- What you should do
Copy every record below exactly.

- Dataset rows

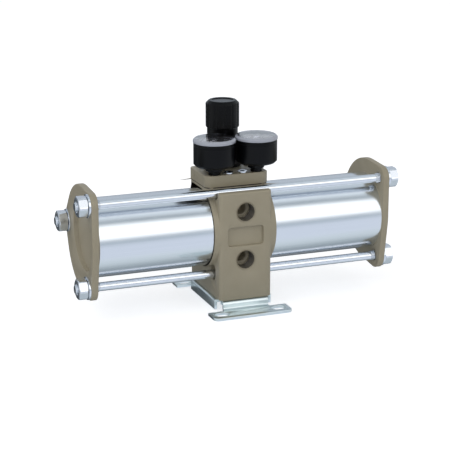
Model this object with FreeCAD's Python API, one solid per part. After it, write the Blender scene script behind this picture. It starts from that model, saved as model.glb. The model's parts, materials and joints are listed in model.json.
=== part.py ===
import FreeCAD, Part
import math
import os

# Air pressure booster, double acting, 3/8 ports. All sizes are in millimetres.
# X runs along the two tubes, Y to the rear, Z up. The origin is on the floor, under the middle of the foot.
V = FreeCAD.Vector
X_AXIS = V(1, 0, 0)
Z_AXIS = V(0, 0, 1)
SIDES = (-1, 1)

# Main line of the cylinders
AXIS_Y = -2.0
AXIS_Z = 69.7
BORE_RADIUS = 31.5
TUBE_WALL = 3.1
SEAT_CLEARANCE = 0.1
RUNNING_CLEARANCE = 0.06

# Centre body
BODY_WIDTH = 48.4
BODY_DEPTH = 76.0
BODY_BOTTOM = 10.3
BODY_TOP = 107.2
BODY_EDGE_RADIUS = 3.6
FLANGE_RADIUS = 36.0
FLANGE_THICKNESS = 4.7
TUBE_SEAT_DEPTH = 2.5
BOSS_LENGTH = 6.6
PAD_HEIGHT = 17.2
PAD_HOLE_RADIUS = 1.0
PAD_HOLE_DEPTH = 3.0
PAD_HOLE_Y = 20.2
PAD_HOLE_DROP = 3.8

# End covers
COVER_FACE_X = 138.0
COVER_RIM = 6.0
COVER_REAR_RADIUS = 47.5
COVER_FRONT_RADIUS = 35.5
COVER_LOBE_RADIUS = 11.0
COVER_SEAT_RADIUS = 36.2
COVER_SEAT_DEPTH = 2.2
COVER_SPIGOT_LENGTH = 8.0
DISH_DEPTH = 4.2
DISH_FRONT_RIM = 4.0
DISH_REAR_RADIUS = 31.8
DISH_REAR_SHIFT_Y = -8.0
DISH_REAR_SHIFT_Z = 6.3
COVER_EDGE_RADIUS = 1.2

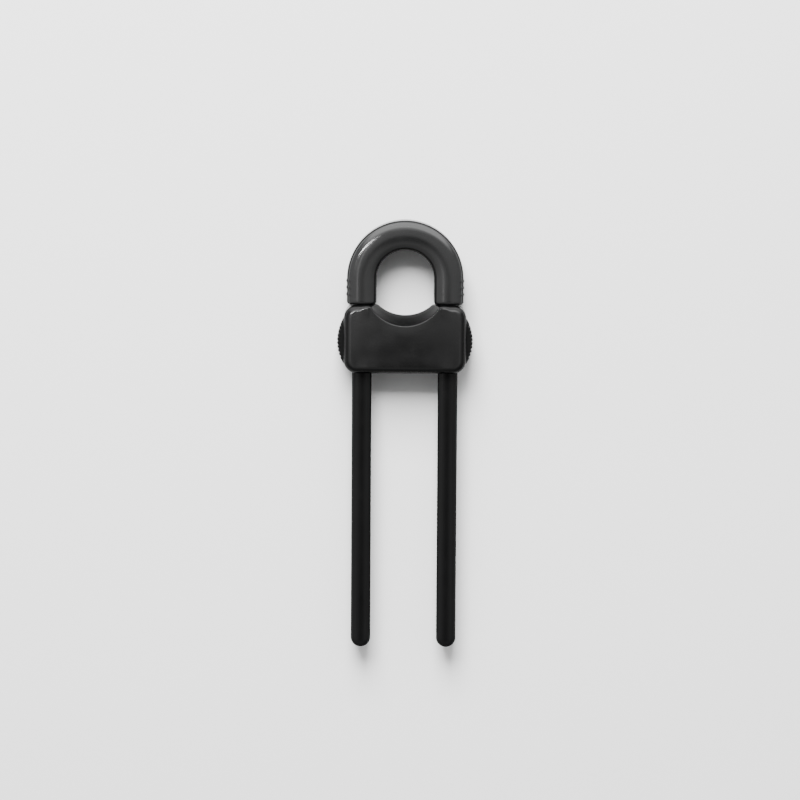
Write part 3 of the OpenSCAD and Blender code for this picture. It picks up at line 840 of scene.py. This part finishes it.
def latch_frame():
    """The latch's frame: a bar on the leg's inner side, and a cheek along its front and its back."""
    bar_x = LEG_IN_X - LATCH_GAP
    outer = block((BAR_IN_X, LATCH_Y - LATCH_L / 2, MID_Z - CHEEK_OUT),
                  (CAVITY_X - FIT_GAP, LATCH_Y + LATCH_L / 2, MID_Z + CHEEK_OUT))
    inner = block((bar_x, LATCH_Y - LATCH_L, MID_Z - CHEEK_IN),
                  (CAVITY_X + MM, LATCH_Y + LATCH_L, MID_Z + CHEEK_IN))
    combine(outer, "DIFFERENCE", inner)
    return outer


def latch_button():
    """The button's stem, from beside the leg to the seat of its pad."""
    from_x = LEG_OUT_X + LATCH_GAP
    button = solid([button_ring(1, x, 0) for x in (from_x, GRIP_SEAT_X)])
    reach, far = LATCH_L / 2, BUTTON_H
    shoulder_x = LEG_OUT_X + LATCH_GAP + PRESS_L
    notches = [
        block((from_x - MM, LATCH_Y - far, MID_Z - CHEEK_IN), (shoulder_x, LATCH_Y + far, MID_Z + CHEEK_IN)),
        block((from_x - MM, LATCH_Y + reach, -far), (shoulder_x, LATCH_Y + far, far + SLIDER_T)),
        block((from_x - MM, LATCH_Y - far, -far), (shoulder_x, LATCH_Y - reach, far + SLIDER_T)),
    ]
    combine(button, "DIFFERENCE", *notches)
    return button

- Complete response
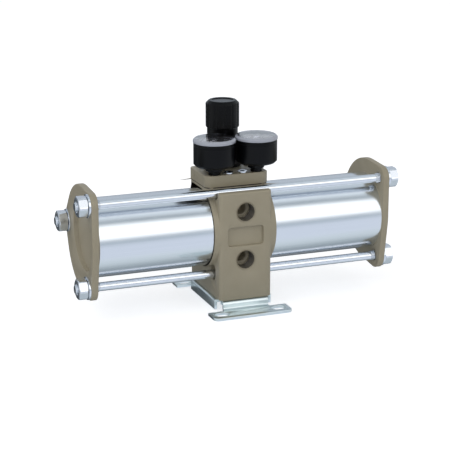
Model this object with FreeCAD's Python API, one solid per part. After it, write the Blender scene script behind this picture. It starts from that model, saved as model.glb. The model's parts, materials and joints are listed in model.json.
=== part.py ===
import FreeCAD, Part
import math
import os

# Air pressure booster, double acting, 3/8 ports. All sizes are in millimetres.
# X runs along the two tubes, Y to the rear, Z up. The origin is on the floor, under the middle of the foot.
V = FreeCAD.Vector
X_AXIS = V(1, 0, 0)
Z_AXIS = V(0, 0, 1)
SIDES = (-1, 1)

# Main line of the cylinders
AXIS_Y = -2.0
AXIS_Z = 69.7
BORE_RADIUS = 31.5
TUBE_WALL = 3.1
SEAT_CLEARANCE = 0.1
RUNNING_CLEARANCE = 0.06

# Centre body
BODY_WIDTH = 48.4
BODY_DEPTH = 76.0
BODY_BOTTOM = 10.3
BODY_TOP = 107.2
BODY_EDGE_RADIUS = 3.6
FLANGE_RADIUS = 36.0
FLANGE_THICKNESS = 4.7
TUBE_SEAT_DEPTH = 2.5
BOSS_LENGTH = 6.6
PAD_HEIGHT = 17.2
PAD_HOLE_RADIUS = 1.0
PAD_HOLE_DEPTH = 3.0
PAD_HOLE_Y = 20.2
PAD_HOLE_DROP = 3.8

# End covers
COVER_FACE_X = 138.0
COVER_RIM = 6.0
COVER_REAR_RADIUS = 47.5
COVER_FRONT_RADIUS = 35.5
COVER_LOBE_RADIUS = 11.0
COVER_SEAT_RADIUS = 36.2
COVER_SEAT_DEPTH = 2.2
COVER_SPIGOT_LENGTH = 8.0
DISH_DEPTH = 4.2
DISH_FRONT_RIM = 4.0
DISH_REAR_RADIUS = 31.8
DISH_REAR_SHIFT_Y = -8.0
DISH_REAR_SHIFT_Z = 6.3
COVER_EDGE_RADIUS = 1.2

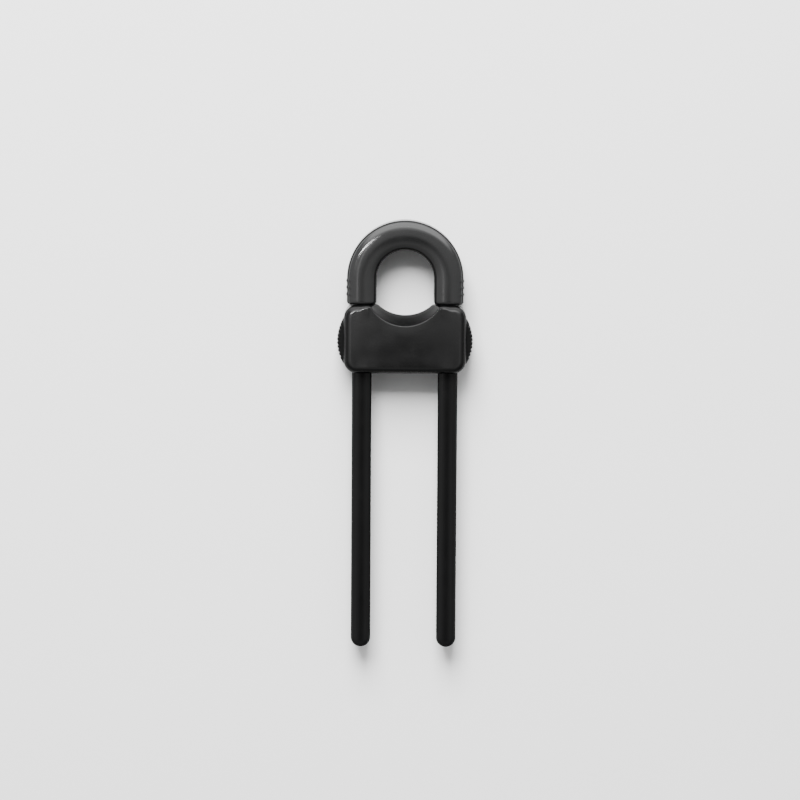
Write part 3 of the OpenSCAD and Blender code for this picture. It picks up at line 840 of scene.py. This part finishes it.
def latch_frame():
    """The latch's frame: a bar on the leg's inner side, and a cheek along its front and its back."""
    bar_x = LEG_IN_X - LATCH_GAP
    outer = block((BAR_IN_X, LATCH_Y - LATCH_L / 2, MID_Z - CHEEK_OUT),
                  (CAVITY_X - FIT_GAP, LATCH_Y + LATCH_L / 2, MID_Z + CHEEK_OUT))
    inner = block((bar_x, LATCH_Y - LATCH_L, MID_Z - CHEEK_IN),
                  (CAVITY_X + MM, LATCH_Y + LATCH_L, MID_Z + CHEEK_IN))
    combine(outer, "DIFFERENCE", inner)
    return outer


def latch_button():
    """The button's stem, from beside the leg to the seat of its pad."""
    from_x = LEG_OUT_X + LATCH_GAP
    button = solid([button_ring(1, x, 0) for x in (from_x, GRIP_SEAT_X)])
    reach, far = LATCH_L / 2, BUTTON_H
    shoulder_x = LEG_OUT_X + LATCH_GAP + PRESS_L
    notches = [
        block((from_x - MM, LATCH_Y - far, MID_Z - CHEEK_IN), (shoulder_x, LATCH_Y + far, MID_Z + CHEEK_IN)),
        block((from_x - MM, LATCH_Y + reach, -far), (shoulder_x, LATCH_Y + far, far + SLIDER_T)),
        block((from_x - MM, LATCH_Y - far, -far), (shoulder_x, LATCH_Y - reach, far + SLIDER_T)),
    ]
    combine(button, "DIFFERENCE", *notches)
    return button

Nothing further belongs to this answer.